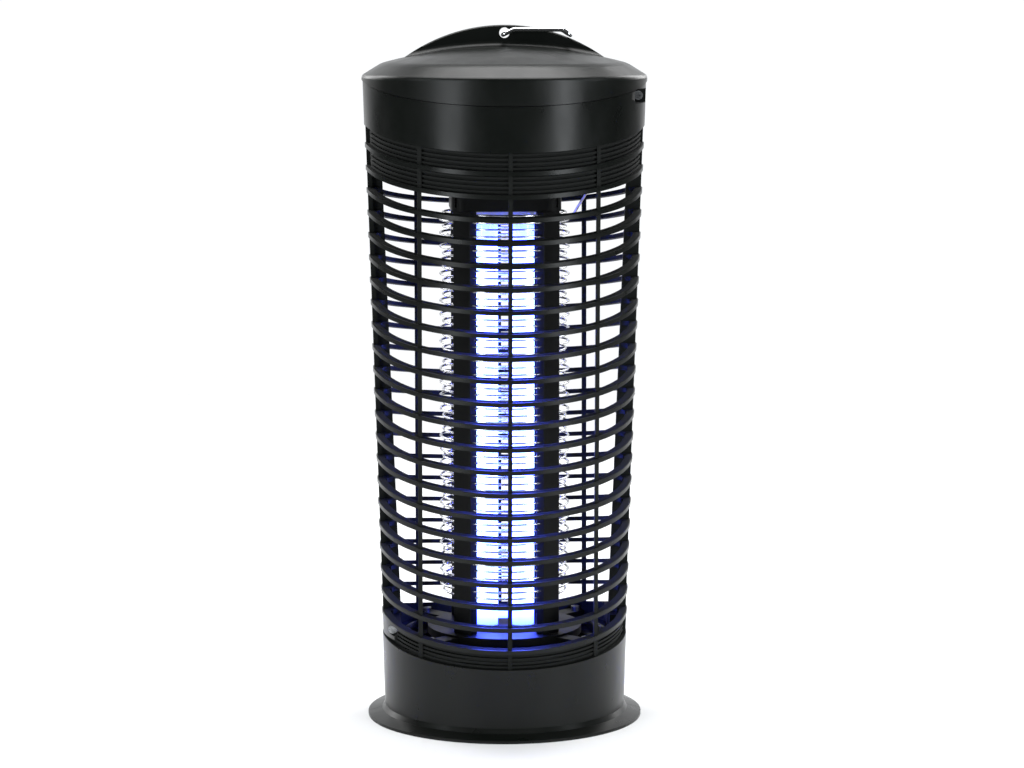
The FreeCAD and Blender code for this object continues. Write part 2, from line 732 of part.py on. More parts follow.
def make_loop():
    """The wire loop through the fin's eye, laid over along the fin."""
    half = SIZES["loop_half_width"]
    near = (SIZES["loop_pivot_x"], SIZES["loop_pivot_z"])
    far = (SIZES["loop_end_x"], SIZES["loop_end_z"])
    shoulder = (near[0] + 5.4, near[1] + 2.7)
    elbow = (far[0] - 4.2, far[1] + 2.8)
    side = [(near, 1.7), (shoulder, 5.0), (elbow, 5.0), (far, 2.0)]
    points = [Vector(x, half, z) for (x, z), _ in side]
    points += [Vector(x, -half, z) for (x, z), _ in reversed(side)]
    radii = [bend for _, bend in side]
    radii += list(reversed(radii))
    path = rounded_path(points, radii, closed=True)
    return tube_along("hanging_loop", path, SIZES["loop_wire"])


# -------------------------------------------------------------------- deck

def make_deck():
    """The round deck that closes the neck and carries the electrical parts."""
    disc = cylinder("deck_disc", "deck_radius", "deck_seat", "deck_seat + deck_thick")
    top = "deck_seat + deck_thick"
    standoffs = []
    for x in (-28, 28):
        for y in (-40, -16):
            standoffs.append(cylinder(f"standoff_{len(standoffs)}", "standoff_radius",
                                      "deck_seat + 1", f"{top} + standoff_height", str(x), str(y)))
    solid = fuse("deck_solid", disc, *standoffs)
    holes = [cylinder(f"deck_hole_{number}", "screw_clearance", "deck_seat - 1", f"{top} + 1", x, y)
             for number, (x, y) in enumerate(boss_places())]
    holes.append(box("wire_slot", ("-9", "9"), ("-4", "4"), ("deck_seat - 1", f"{top} + 1")))
    for number, (x, y) in enumerate(LEAD_FEET):
        holes.append(cylinder(f"lead_hole_{number}", "1.4", "deck_seat - 1", f"{top} + 1", str(x), str(y)))
    corners = [box("deck_corner_right", ("notch_side - 5", "80"), ("-45", "45"),
                   ("deck_seat - 1", f"{top} + 1")),
               box("deck_corner_left", ("-80", "-notch_side + 5"), ("-45", "45"),
                   ("deck_seat - 1", f"{top} + 1"))]
    return cut("deck", solid, group("deck_openings", *holes, *corners))




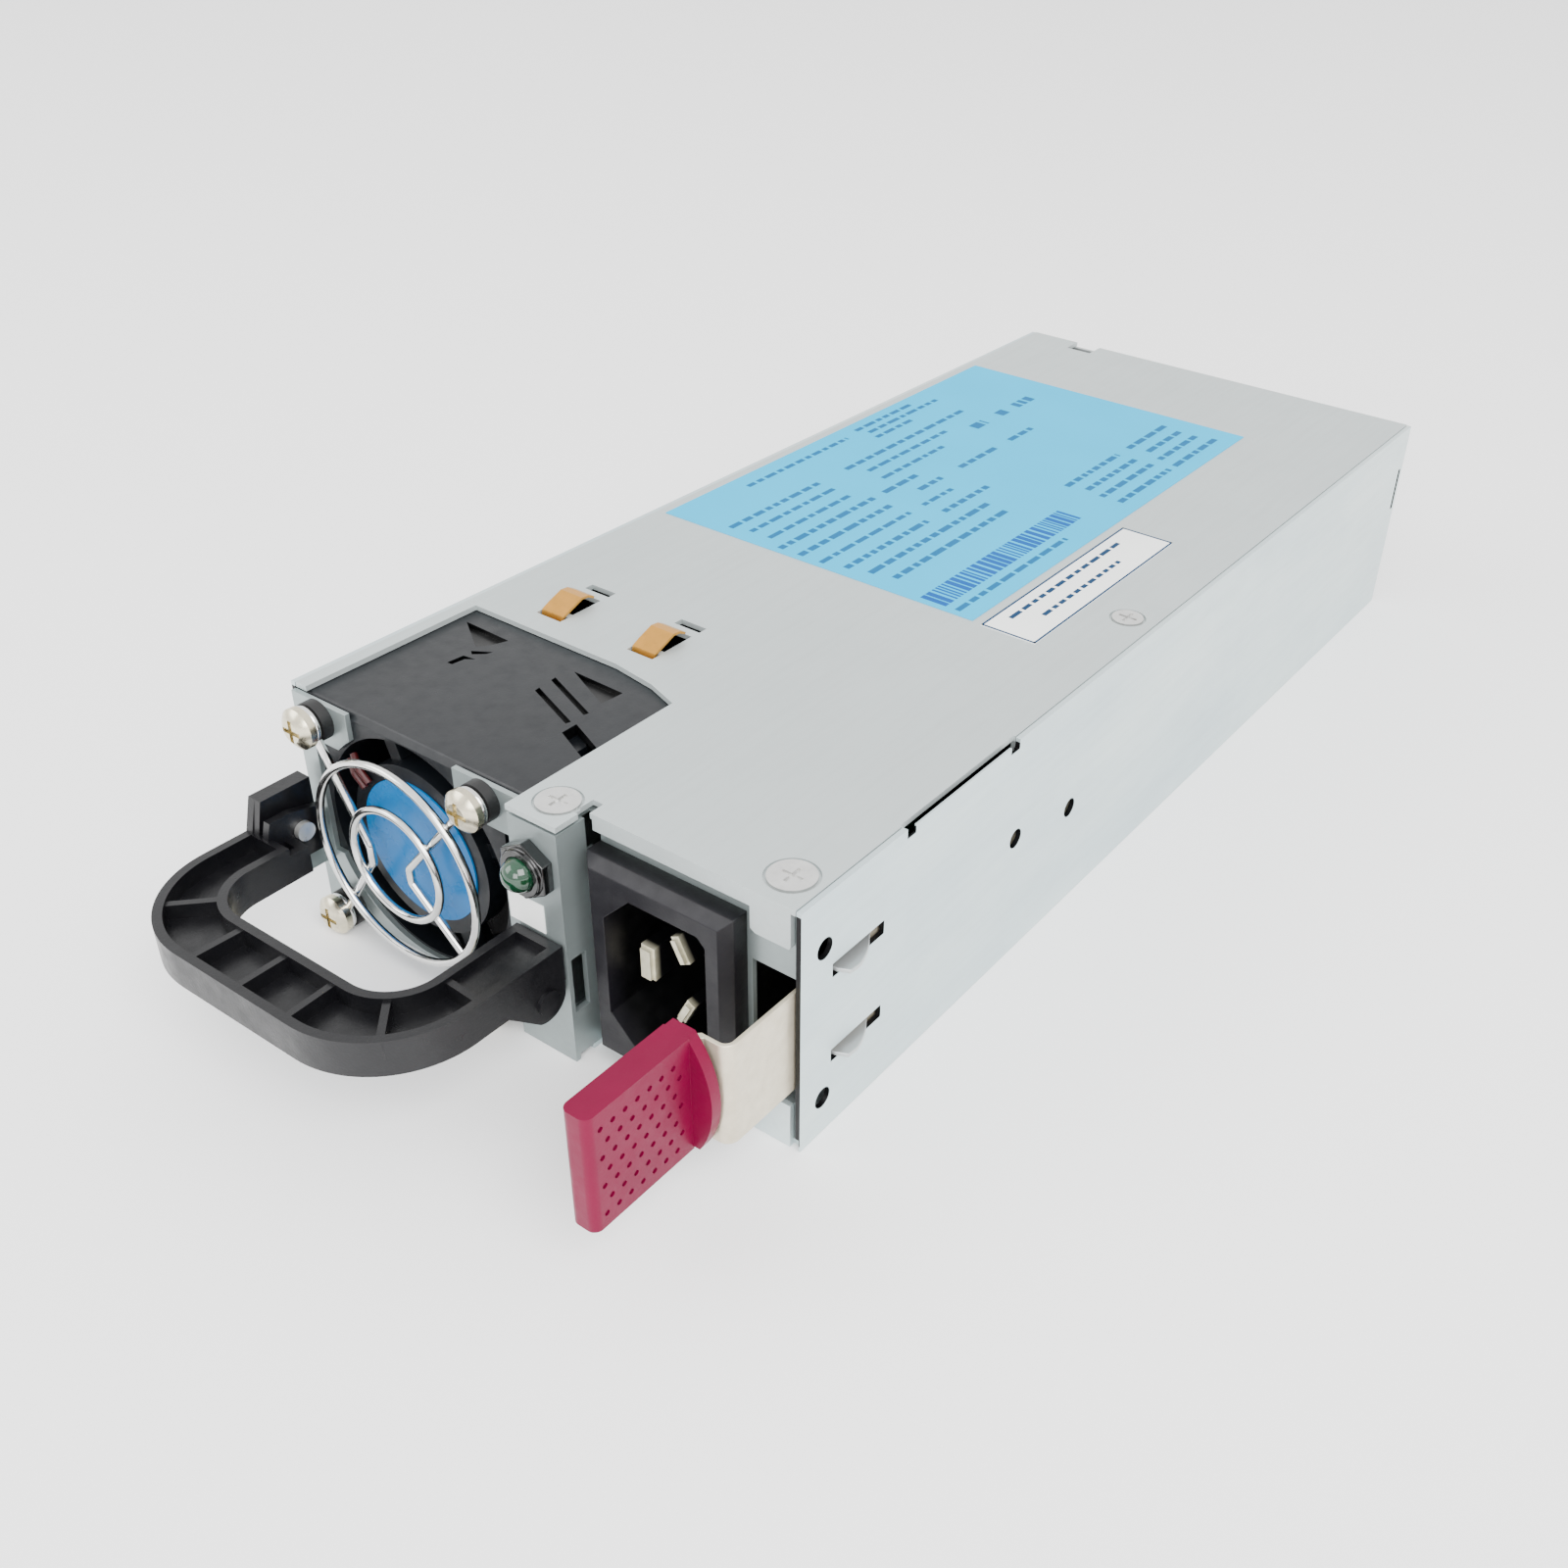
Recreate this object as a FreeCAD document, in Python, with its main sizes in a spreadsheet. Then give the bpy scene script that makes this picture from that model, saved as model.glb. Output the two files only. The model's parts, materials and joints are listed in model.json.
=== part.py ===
import FreeCAD, Part
import math
import os
import Sketcher
from FreeCAD import Vector, Placement, Rotation

# Hot swap server power supply.  Millimetres, +Z up, length along Y with the
# fan and inlet end at -Y, origin at the centre of the case's bottom face.

doc = FreeCAD.newDocument("hot_swap_supply")
sheet = doc.addObject("Spreadsheet::Sheet", "Dims")

CELLS = [
    ("case_width", 86.4), ("case_height", 38.0), ("case_depth", 195.5), ("gauge", 0.8),
    ("seam", 0.1), ("side_drop", 5.0),
    ("fan_x", -21.25), ("fan_z", 18.85), ("fan_bore", 17.0), ("fan_half", 17.95), ("fan_front", 1.6),
    ("fan_length", 28.0), ("screw_pitch", 31.5), ("deck_top", 37.1), ("deck_gauge", 1.2),
    ("rotor_tip", 16.5), ("rotor_hub", 11.2), ("shaft_radius", 1.5), ("bearing_play", 0.05),
    ("hub_disc", 13.0), ("guard_wire", 0.55), ("guard_ring", 15.2), ("guard_inner", 8.4),
    ("screw_head", 3.4), ("isolator", 4.6),
    ("column_left", -0.2), ("column_right", 9.6), ("column_proud", 4.9), ("column_top", 36.4),
    ("lamp_x", 5.0), ("lamp_z", 30.3), ("lamp_nut", 4.2), ("lamp_lens", 2.35),
    ("inlet_x", 22.9), ("inlet_z", 17.9), ("bezel_width", 23.2), ("bezel_height", 31.8),
    ("bezel_proud", 3.0), ("socket_width", 16.4), ("socket_height", 24.2), ("socket_depth", 17.0),
    ("strip_gauge", 0.6), ("strip_low", 10.0), ("strip_high", 25.5), ("strip_reach", 12.0),
    ("strip_face", 42.1), ("strip_pivot", 44.4), ("tooth_reach", 44.7),
    ("tab_left", 34.4), ("tab_right", 38.3), ("tab_front", 30.6), ("tab_low", 9.4), ("tab_high", 26.8),
    ("handle_left", -42.3), ("handle_right", 9.3), ("handle_reach", 35.2), ("handle_top", 19.8),
    ("handle_gauge", 5.4), ("arm_width", 8.0), ("arm_wall", 1.3), ("pivot_y", 8.6), ("pivot_z", 13.0),
    ("pin_radius", 1.3), ("pin_play", 0.06),
    ("board_low", 4.0), ("board_gauge", 1.6), ("board_start", 31.0), ("board_left", -41.0), ("board_right", 40.4),
    ("tongue_left", -34.0), ("tongue_right", 16.0), ("tongue_reach", 8.6),
    ("label_film", 0.12), ("vent_radius", 1.7), ("vent_pitch", 4.6),
]
NUM = {}
for row, (alias, value) in enumerate(CELLS, start=1):
    sheet.set("A%d" % row, alias.replace("_", " "))
    sheet.set("B%d" % row, "%.6g" % value)
    sheet.setAlias("B%d" % row, alias)
    NUM[alias] = float(value)
doc.recompute()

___

Every entry should be output exactly as written, please.

▶ **Exercise response**:
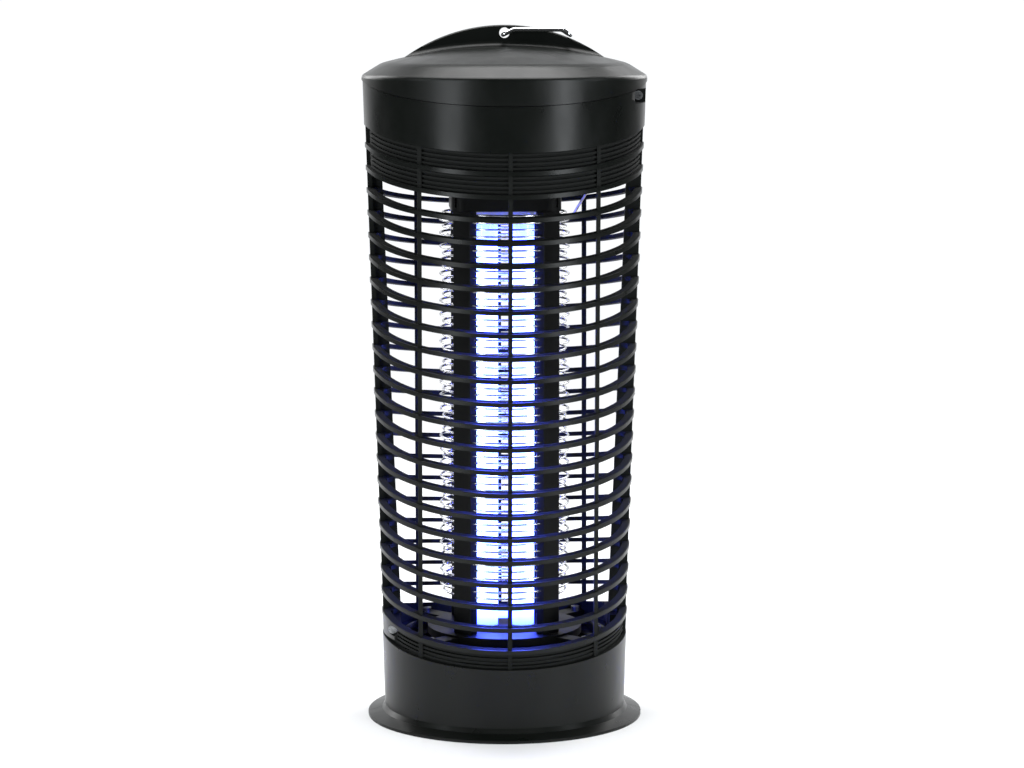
The FreeCAD and Blender code for this object continues. Write part 2, from line 732 of part.py on. More parts follow.
def make_loop():
    """The wire loop through the fin's eye, laid over along the fin."""
    half = SIZES["loop_half_width"]
    near = (SIZES["loop_pivot_x"], SIZES["loop_pivot_z"])
    far = (SIZES["loop_end_x"], SIZES["loop_end_z"])
    shoulder = (near[0] + 5.4, near[1] + 2.7)
    elbow = (far[0] - 4.2, far[1] + 2.8)
    side = [(near, 1.7), (shoulder, 5.0), (elbow, 5.0), (far, 2.0)]
    points = [Vector(x, half, z) for (x, z), _ in side]
    points += [Vector(x, -half, z) for (x, z), _ in reversed(side)]
    radii = [bend for _, bend in side]
    radii += list(reversed(radii))
    path = rounded_path(points, radii, closed=True)
    return tube_along("hanging_loop", path, SIZES["loop_wire"])


# -------------------------------------------------------------------- deck

def make_deck():
    """The round deck that closes the neck and carries the electrical parts."""
    disc = cylinder("deck_disc", "deck_radius", "deck_seat", "deck_seat + deck_thick")
    top = "deck_seat + deck_thick"
    standoffs = []
    for x in (-28, 28):
        for y in (-40, -16):
            standoffs.append(cylinder(f"standoff_{len(standoffs)}", "standoff_radius",
                                      "deck_seat + 1", f"{top} + standoff_height", str(x), str(y)))
    solid = fuse("deck_solid", disc, *standoffs)
    holes = [cylinder(f"deck_hole_{number}", "screw_clearance", "deck_seat - 1", f"{top} + 1", x, y)
             for number, (x, y) in enumerate(boss_places())]
    holes.append(box("wire_slot", ("-9", "9"), ("-4", "4"), ("deck_seat - 1", f"{top} + 1")))
    for number, (x, y) in enumerate(LEAD_FEET):
        holes.append(cylinder(f"lead_hole_{number}", "1.4", "deck_seat - 1", f"{top} + 1", str(x), str(y)))
    corners = [box("deck_corner_right", ("notch_side - 5", "80"), ("-45", "45"),
                   ("deck_seat - 1", f"{top} + 1")),
               box("deck_corner_left", ("-80", "-notch_side + 5"), ("-45", "45"),
                   ("deck_seat - 1", f"{top} + 1"))]
    return cut("deck", solid, group("deck_openings", *holes, *corners))




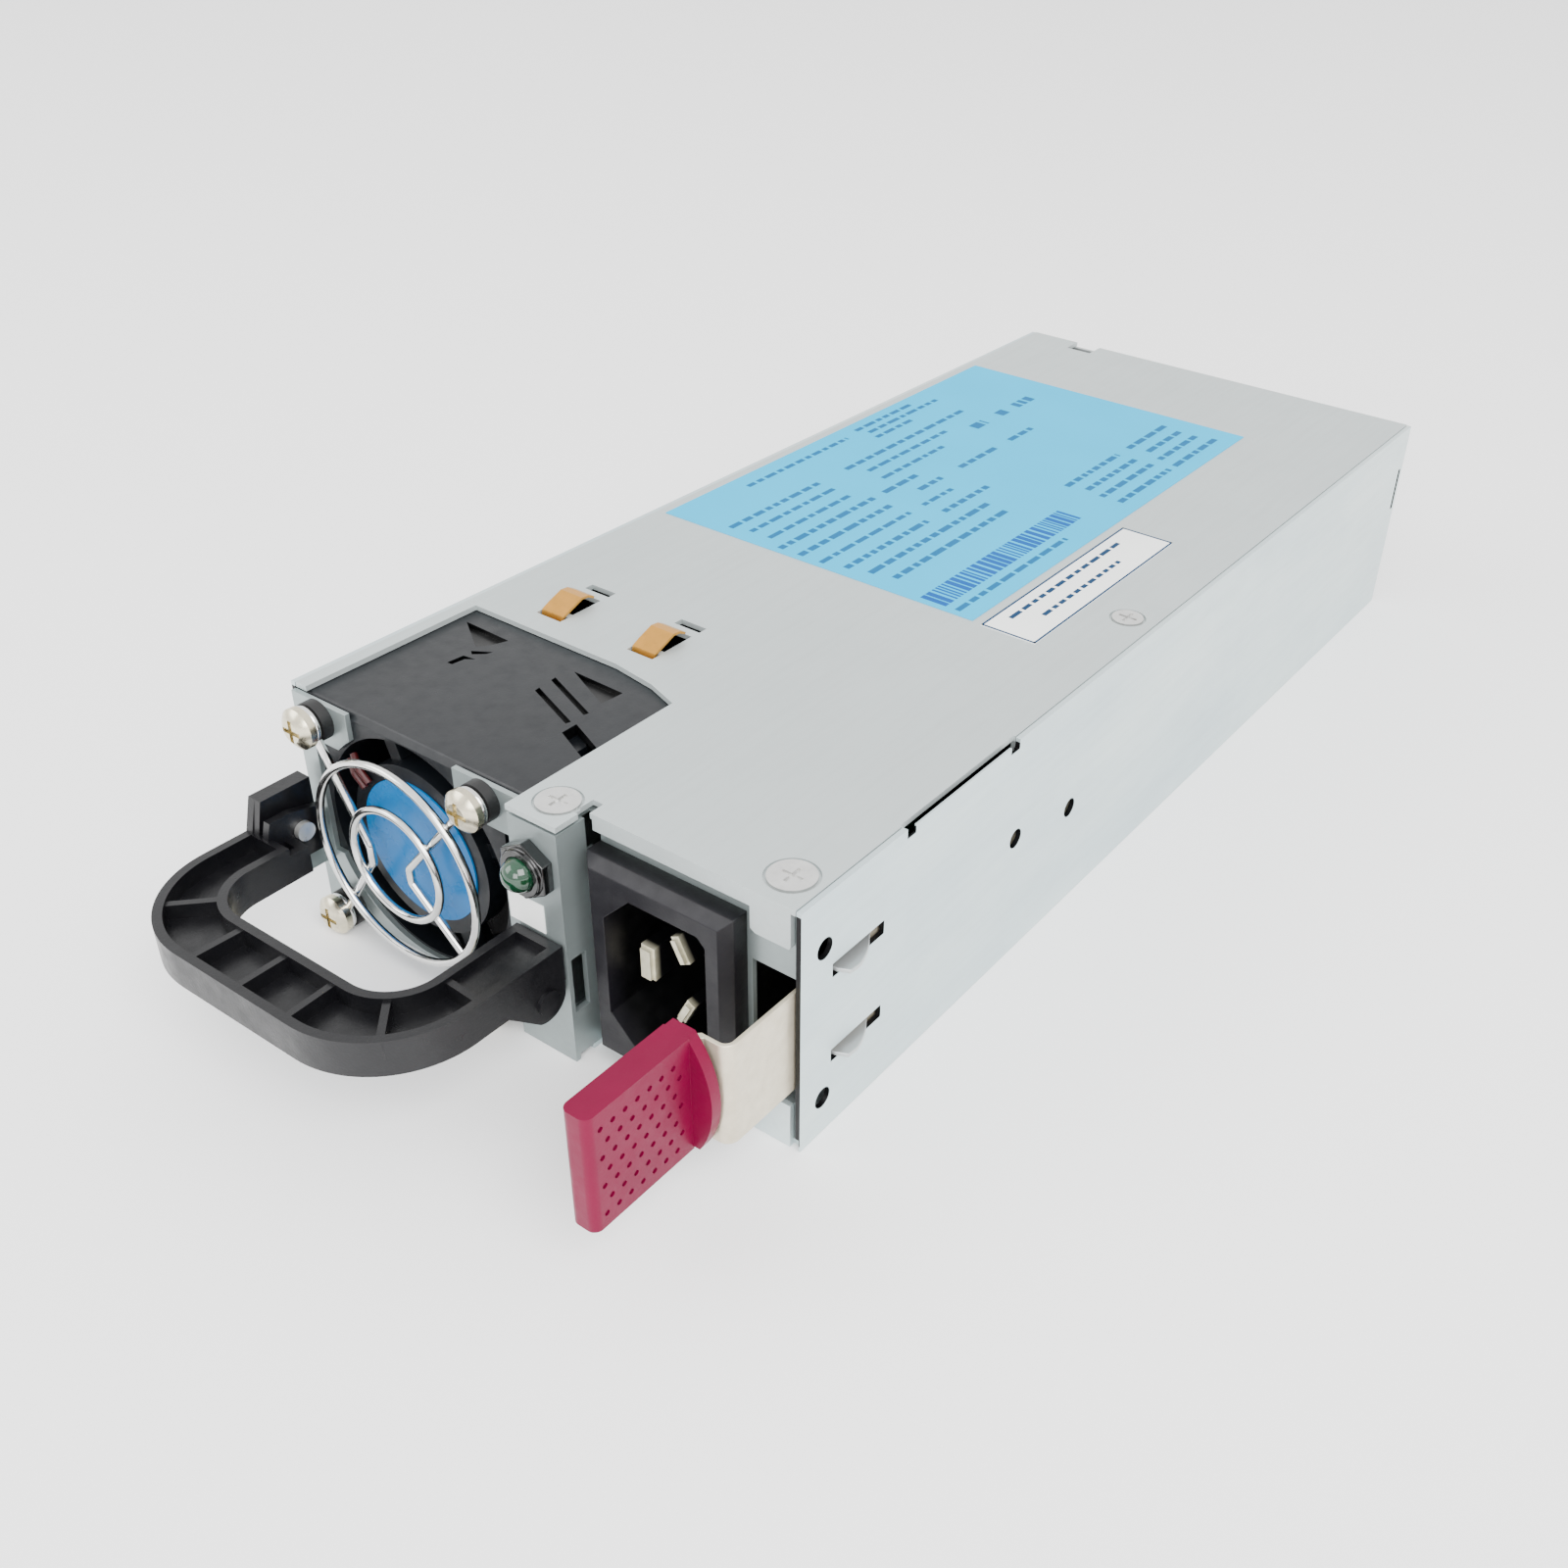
Recreate this object as a FreeCAD document, in Python, with its main sizes in a spreadsheet. Then give the bpy scene script that makes this picture from that model, saved as model.glb. Output the two files only. The model's parts, materials and joints are listed in model.json.
=== part.py ===
import FreeCAD, Part
import math
import os
import Sketcher
from FreeCAD import Vector, Placement, Rotation

# Hot swap server power supply.  Millimetres, +Z up, length along Y with the
# fan and inlet end at -Y, origin at the centre of the case's bottom face.

doc = FreeCAD.newDocument("hot_swap_supply")
sheet = doc.addObject("Spreadsheet::Sheet", "Dims")

CELLS = [
    ("case_width", 86.4), ("case_height", 38.0), ("case_depth", 195.5), ("gauge", 0.8),
    ("seam", 0.1), ("side_drop", 5.0),
    ("fan_x", -21.25), ("fan_z", 18.85), ("fan_bore", 17.0), ("fan_half", 17.95), ("fan_front", 1.6),
    ("fan_length", 28.0), ("screw_pitch", 31.5), ("deck_top", 37.1), ("deck_gauge", 1.2),
    ("rotor_tip", 16.5), ("rotor_hub", 11.2), ("shaft_radius", 1.5), ("bearing_play", 0.05),
    ("hub_disc", 13.0), ("guard_wire", 0.55), ("guard_ring", 15.2), ("guard_inner", 8.4),
    ("screw_head", 3.4), ("isolator", 4.6),
    ("column_left", -0.2), ("column_right", 9.6), ("column_proud", 4.9), ("column_top", 36.4),
    ("lamp_x", 5.0), ("lamp_z", 30.3), ("lamp_nut", 4.2), ("lamp_lens", 2.35),
    ("inlet_x", 22.9), ("inlet_z", 17.9), ("bezel_width", 23.2), ("bezel_height", 31.8),
    ("bezel_proud", 3.0), ("socket_width", 16.4), ("socket_height", 24.2), ("socket_depth", 17.0),
    ("strip_gauge", 0.6), ("strip_low", 10.0), ("strip_high", 25.5), ("strip_reach", 12.0),
    ("strip_face", 42.1), ("strip_pivot", 44.4), ("tooth_reach", 44.7),
    ("tab_left", 34.4), ("tab_right", 38.3), ("tab_front", 30.6), ("tab_low", 9.4), ("tab_high", 26.8),
    ("handle_left", -42.3), ("handle_right", 9.3), ("handle_reach", 35.2), ("handle_top", 19.8),
    ("handle_gauge", 5.4), ("arm_width", 8.0), ("arm_wall", 1.3), ("pivot_y", 8.6), ("pivot_z", 13.0),
    ("pin_radius", 1.3), ("pin_play", 0.06),
    ("board_low", 4.0), ("board_gauge", 1.6), ("board_start", 31.0), ("board_left", -41.0), ("board_right", 40.4),
    ("tongue_left", -34.0), ("tongue_right", 16.0), ("tongue_reach", 8.6),
    ("label_film", 0.12), ("vent_radius", 1.7), ("vent_pitch", 4.6),
]
NUM = {}
for row, (alias, value) in enumerate(CELLS, start=1):
    sheet.set("A%d" % row, alias.replace("_", " "))
    sheet.set("B%d" % row, "%.6g" % value)
    sheet.setAlias("B%d" % row, alias)
    NUM[alias] = float(value)
doc.recompute()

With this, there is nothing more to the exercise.